Almost 60 years ago,
Merce Cunningham stepped
onstage as the second male dancer ever in Martha
Graham’s company. The Lincoln Center Festival celebrates his career with four performances by his own troupe, at the New York State Theater Wednesday through Sunday.
For BIPED, a local premiere, computer-generated three-
dimensional models of moving dancers were manipulated by computer-graphic artists Paul Kaiser and Shelly Eshkal,
producing images of movement reminiscent of Chinese brush drawing. A body is suggested, or a skeleton, or a performer disassociating into strands which continue to dance,
projected on a scrim in front of, and a screen behind, the dancers.
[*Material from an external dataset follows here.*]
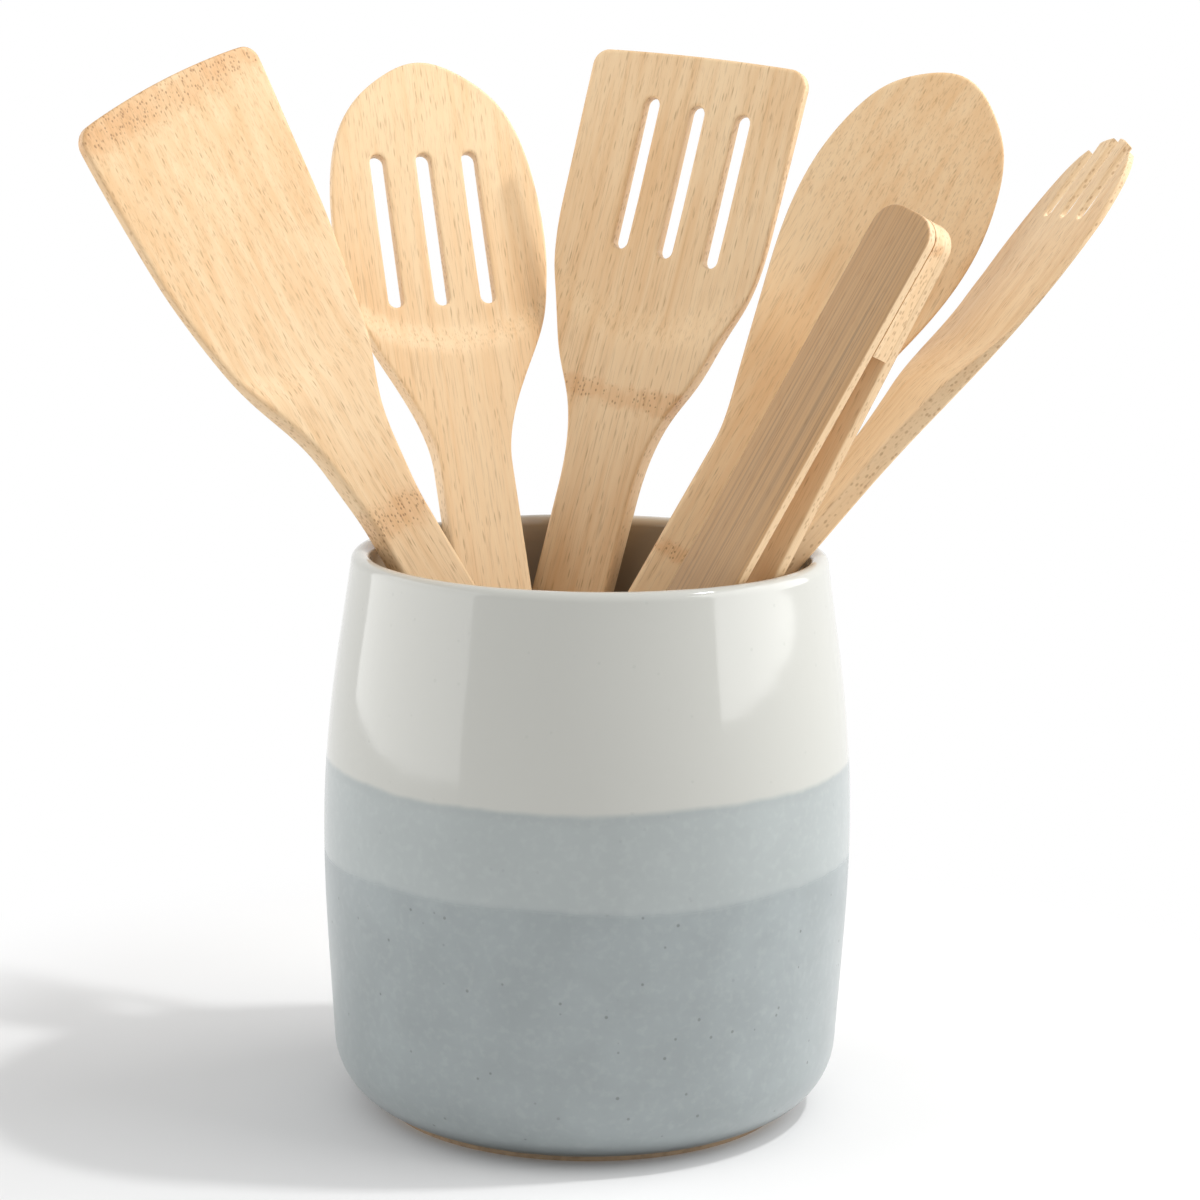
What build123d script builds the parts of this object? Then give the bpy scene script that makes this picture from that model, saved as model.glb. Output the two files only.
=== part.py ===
from build123d import *
import math
import os

# A stoneware utensil crock with six bamboo utensils standing in it.
# Millimetres, +Z up, origin on the crock's axis in the plane it stands on.
# The viewer stands on the -Y side, and +X is to the viewer's right.

# Crock
crock_height = 155.5
rim_radius = 65.6
shoulder_radius = 70.2
shoulder_height = 121.0
belly_radius = 73.0
belly_height = 84.0
heel_radius = 70.2
heel_height = 19.0
heel_lean_share = 0.06
foot_radius = 57.0
foot_height = 1.6
wall = 5.4
floor_thickness = 6.4
inner_corner_radius = 13.0

# Room between pieces that only rest on each other
rest_gap = 0.35

# What the bamboo utensils share
handle_width = 22.0
handle_thickness = 7.6
back_crown_radius = 200.0
bend_start_share = 0.45
crease_share = 0.70
hollow_middle_share = 0.86
handle_corner = 6.0
edge_overrun = 4.0
tip_thickness_share = 0.62

# Solid turner
solid_turner_length = 312.5
solid_turner_handle_width = 19.0
solid_turner_neck_width = 18.0
solid_turner_head_width = 60.0
solid_turner_bend_rise = 14.0
solid_turner_hollow = 2.4
solid_turner_corner = 5.0
solid_turner_end_bulge = 2.2
solid_turner_end_slant = -2.0

# Slotted turner
slotted_turner_length = 289.6
slotted_turner_neck_width = 23.2
slotted_turner_head_width = 67.4
slotted_turner_bend_rise = 3.0
slotted_turner_hollow = 2.0
slotted_turner_corner = 5.0
slotted_turner_end_bulge = 0.8
slotted_turner_end_slant = 5.0

# Slotted spoon
slotted_spoon_length = 300.5
slotted_spoon_neck_width = 22.0
slotted_spoon_head_width = 63.6
slotted_spoon_bend_rise = 3.0
slotted_spoon_hollow = 2.4

# Solid spoon
solid_spoon_length = 312.5
solid_spoon_neck_width = 22.4
solid_spoon_head_width = 53.0
solid_spoon_bend_rise = 14.0
solid_spoon_hollow = 4.0

# Spork
spork_length = 312.0
spork_thickness = 6.0
spork_handle_width = 15.0
spork_neck_width = 20.6
spork_head_width = 56.0
spork_bend_rise = 6.0
spork_hollow = 3.6
tine_gap = 5.0
tine_length = 27.0
tine_pitch = 12.4
tine_gap_count = 3

# Half width of each head along its length: share of the length, share of the way from neck to full width
solid_turner_side_shares = (
    (0.571, 0.0), (0.619, 0.06), (0.6635, 0.165), (0.727, 0.53), (0.789, 0.76), (0.845, 0.885),
    (0.90, 0.94),
)
slotted_turner_side_shares = (
    (0.5525, 0.0), (0.608, 0.06), (0.6457, 0.21), (0.682, 0.45), (0.7355, 0.70), (0.772, 0.88),
    (0.853, 0.99),
)
slotted_spoon_side_shares = ((0.592, 0.0), (0.6456, 0.17), (0.689, 0.47), (0.722, 0.71), (0.789, 0.97))
solid_spoon_side_shares = ((0.606, 0.0), (0.667, 0.22), (0.75, 0.64), (0.798, 0.87))
spork_side_shares = ((0.56, 0.0), (0.66, 0.14), (0.74, 0.60), (0.80, 0.90))

# Half width of each round tip: share of the length, share of the full width
slotted_spoon_tip_shares = ((0.838, 1.0), (0.885, 0.96), (0.958, 0.70), (0.985, 0.40))
solid_spoon_tip_shares = ((0.872, 1.0), (0.923, 0.90), (0.962, 0.70), (0.984, 0.44))
spork_tip_shares = ((0.865, 1.0), (0.935, 0.88), (0.978, 0.64))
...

In keeping with
Cunningham’s views on the
independence of music, decor, and movement (his dancers
often hear the music to which they will perform for the first time at dress rehearsal, or even on opening night), the
projections will not follow what the dancers are doing onstage. “The order in which it falls does not relate. If it does, it’s
coincidental, and that’s fine,” says the choreographer.
Although he performed
with his troupe well into his
seventies, Cunningham has not appeared onstage for several years. He’ll dance with Mikhail Baryshnikov in a world
premiere, aptly named
Occasion Piece, which recycles a set designed by Jasper Johns for an earlier work,
Walkaround Time. “It’s
unknown to most people in
New York,” Cunningham
explains, “and I thought we could use it because I think it’s one of the more beautiful sets
of the 20th century.”
About what is only his third performance at the State
Theater in its 35-year history, Cunningham says, “It’s a dance stage.” But about its floor: “My dancers can do things on
Marley floors that they couldn’t before. But I understand that ballet companies do to Marley what they do with any floor; they put rosin on it.” Despite the problem they may have with turning, his artists deserve a stage of a size appropriate to his place in dance history.